In Judas, Esau, Pharaoh, and Saul we see sorrow, conviction, grief, and remorse, but we do not see repentance, and one way in which we do not see repentance is that we do not see faith. Repentance turns from sin, to Christ. Judas ran to the priests seeking to make things right. If he had the eyes of faith, he would have cried out to the only one who could make things right. Instead of trying to pay back, He would have looked to the one who was paying. Instead of finding priests who care nothing for his troubled conscience, he would have found the great High Priest who alone could purify his conscience (Hebrews 9:14). Worldly grief leads to death. When you are truly aware of your sins, if you have not faith in Christ, your only other option is the deepest despair. Hung on a tree, Judas was cursed by God (Deuteronomy 21:22-23).

And here is where another, surprising, but comforting contrast pops out at us. We are not merely to compare Peter and Judas, but Jesus and Judas. Two men would hang on a tree this day. Both would be cursed of God. But whereas Judas was cursed for his own sins, Jesus was cursed for the sins of others. “He himself bore our sins in his body on the tree (1 Peter 2:24).”

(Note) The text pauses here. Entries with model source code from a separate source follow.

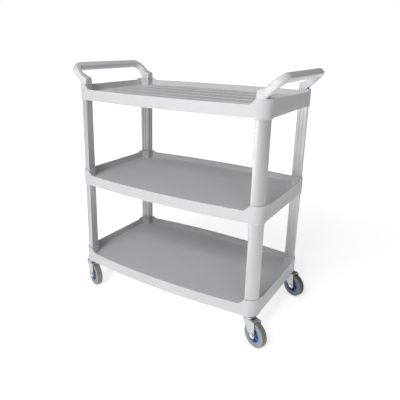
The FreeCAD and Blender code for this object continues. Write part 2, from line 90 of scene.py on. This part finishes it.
# Stage. The floor's glow grows away from the camera and drops off at the right.
FLOOR_HALF = 20.0
FLOOR_GLOW = 0.60
GLOW_HEADING = (-0.53, 0.85, 0.0)
GLOW_REACH = (0.2, 2.2)
GLOW_RIGHT_END = (0.9, 1.5)
GLOW_AT_RIGHT = 0.65
SURROUND_RADIUS = 2 * FLOOR_HALF
LIGHT_TARGET = Vector((0, 0, 0.5))
ROOM_BRIGHT_SIDE = Vector((-0.75, -0.45, 0.35)).normalized()
ROOM_GLOW = 0.20


# ------------------------------------------------------------ node helpers

class Nodes:
    """A small writer of node trees, so that each material reads as a recipe."""

    def __init__(self, name):
        self.mat = bpy.data.materials.new(name)
        self.mat.use_nodes = True
        self.tree = self.mat.node_tree
        self.shader = self.tree.nodes["Principled BSDF"]
        self.coord = self.add("ShaderNodeTexCoord").outputs["Object"]

    def add(self, kind, **settings):
        node = self.tree.nodes.new(kind)
        for key, value in settings.items():
            setattr(node, key, value)
        return node

    def put(self, socket, value):
        """Links an output, or sets a plain number or colour."""
        if isinstance(value, bpy.types.NodeSocket):
            self.tree.links.new(value, socket)
        else:
            socket.default_value = value

    def noise(self, scale, detail=3.0, rough=0.5, vector=None, distortion=0.0):
        node = self.add("ShaderNodeTexNoise")
        self.put(node.inputs["Vector"], self.coord if vector is None else vector)
        self.put(node.inputs["Scale"], scale)
        self.put(node.inputs["Detail"], detail)
        self.put(node.inputs["Roughness"], rough)
        self.put(node.inputs["Distortion"], distortion)
        return node.outputs["Fac"]

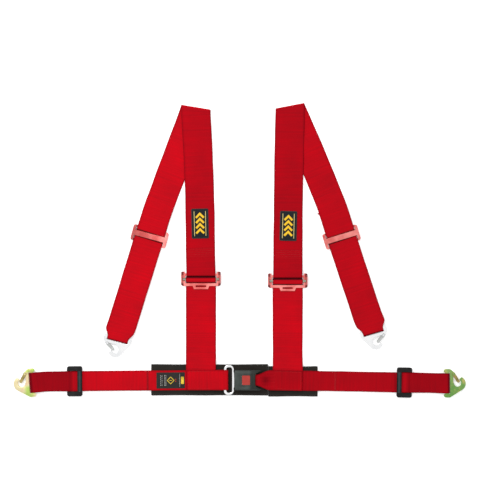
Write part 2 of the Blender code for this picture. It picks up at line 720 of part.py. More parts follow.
def latch(frame):
    """A see-saw on the latch pin: the button presses its tail down and lifts its tooth."""
    pivot = empty("latch_axis", (LATCH_PIN[0], 0.0, LATCH_PIN[1]), 0.0, frame)
    side_view = [(-14.0, -1.5), (-10.0, -1.5), (-9.2, -1.0)]
    side_view += arc((0.0, 0.0), 2.4, 205, 335, 5)
    side_view += [(12.0, -1.0), (12.0, 0.4)] + arc((0.0, 0.0), 2.4, 10, 170, 6)
    side_view += [(-14.0, 0.4)]
    body = across("latch", side_view, 8.0)
    boolean(body, rod("latch_bore", (0.0, 0.0, 0.0), 1.45, 30.0, "Y", 12), "DIFFERENCE", pivot)
    for sign in (-1, 1):
        inner, outer = sorted((sign * 4.5, sign * 12.0))
        notch = block(f"latch_notch_{sign}", (3.0, inner, -5.0), (15.0, outer, 5.0))
        boolean(body, notch, "DIFFERENCE", pivot)
    keep(body, "steel", pivot)
    pin = rod("latch_pin", (LATCH_PIN[0], 0.0, LATCH_PIN[1]), 1.2, 40.0, "Y", 12)
    return keep(pin, "steel", frame)


def button(frame):
    body = plate("release_button", [rounded((6.3, -11.8), (26.3, 11.8), 2.0, 3)], 1.7, 0.4, 22.05)
    leg = block("button_leg", (22.0, -4.0, 15.7), (25.0, 4.0, 21.6))
    boolean(body, leg, "UNION", frame)
    keep(body, "button", frame)
    return keep(wire("button_spring", coil((18.6, 8.0, 10.7), 1.8, 9.6, 5), 0.35), "steel", frame)


def ejector(frame):
    keep(block("ejector", (9.4, -14.0, 10.2), (12.4, 14.0, 12.2)), "plastic", frame)
    made = wire("ejector_spring", coil((12.9, -11.0, 11.6), 0.95, 13.0, 7, "X"), 0.3)
    return keep(made, "steel", frame)


def screws(frame):
    profile = [(0.0, 18.0), (1.0, 18.0), (1.0, 7.6), (1.7, 7.6), (1.7, 6.7), (1.4, 6.5), (0.0, 6.5)]
    for number, place in enumerate(screw_places(), 1):
        keep(turned(f"buckle_screw_{number}", profile, place, 12), "steel", frame)


# ---- the harness ------------------------------------------------------------------------------


def build_side(side):
    data = SIDES[side]
    lap_strap(side)
    lower_shoulder(side)
    upper_shoulder(side)
    patches(side)
    pads(side)
    lap_slider(side)
    shoulder_slider(side)
    adjuster(side)

    for place, name, finish_name in (("lap_hook", "_lap_hook", "zinc"), ("tail_hook", "_shoulder_hook", "chrome")):
        line, heading = hook_line(side, place)
        frame = empty(data["name"] + name + "_axis", line.at(0.0, HOOK_Z), heading)
        hook(data["name"] + name, frame, side, finish_name)


def build_buckle():
    frame = empty("buckle_place", (0.0, BELT_Y, 0.0))
    tongue(frame)
    bottom_cover(frame)
    top_cover(frame)
    buckle_frame(frame)
    latch(frame)
    button(frame)
    ejector(frame)
    screws(frame)


clear_scene()
PARTS = collection("racing_harness")
CUTTERS = collection("cutters")
for belt_side in SIDES:
    build_side(belt_side)
label()
build_buckle()
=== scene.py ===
"""Looks of the four-point racing harness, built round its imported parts.

Lengths are written in millimetres, in the drawing's own frame: +X along the lap belt, +Y up the shoulder
straps and +Z up from the surface that the harness lies on. place() turns them into the frame's metres.
Webbing, pads, patches and label are worked out as surfaces; the metal and plastic pieces are rounded
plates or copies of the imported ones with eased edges.
"""

import math

import bmesh
import bpy
import numpy as np
from mathutils import Matrix, Vector
from mathutils.geometry import tessellate_polygon


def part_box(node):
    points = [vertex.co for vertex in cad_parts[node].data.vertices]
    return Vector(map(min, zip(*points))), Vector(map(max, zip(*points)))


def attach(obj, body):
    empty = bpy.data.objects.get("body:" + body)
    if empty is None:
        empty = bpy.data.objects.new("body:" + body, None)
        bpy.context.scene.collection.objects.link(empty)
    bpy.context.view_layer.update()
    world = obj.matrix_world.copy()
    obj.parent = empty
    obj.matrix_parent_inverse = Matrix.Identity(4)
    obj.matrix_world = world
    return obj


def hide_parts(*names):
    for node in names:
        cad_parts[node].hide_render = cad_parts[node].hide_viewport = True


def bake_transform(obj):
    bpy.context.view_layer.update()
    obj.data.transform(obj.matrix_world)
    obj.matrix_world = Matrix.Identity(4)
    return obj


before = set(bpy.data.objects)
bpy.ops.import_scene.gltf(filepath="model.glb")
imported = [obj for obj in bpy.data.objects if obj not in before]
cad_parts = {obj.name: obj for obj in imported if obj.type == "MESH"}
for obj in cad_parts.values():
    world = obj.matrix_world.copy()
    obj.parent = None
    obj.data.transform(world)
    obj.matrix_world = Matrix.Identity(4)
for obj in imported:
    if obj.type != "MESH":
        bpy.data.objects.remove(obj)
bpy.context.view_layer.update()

MM = 0.001

# ---- driving dimensions, as the parts were drawn -----------------------------------------------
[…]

Let your despair, let your sorrow, let your guilt drive you to a tree, to a place of execution, to a cursed place of darkness, to a place of wrath and judgment. And may it be your sins upon that tree, but may it not be you. May it be Christ. Look to the cross of Christ and you will see both the ugliness of your sins, and the beauty of redemption. This is the only sight that can produce true repentance, because it is the only sight that can produce true faith.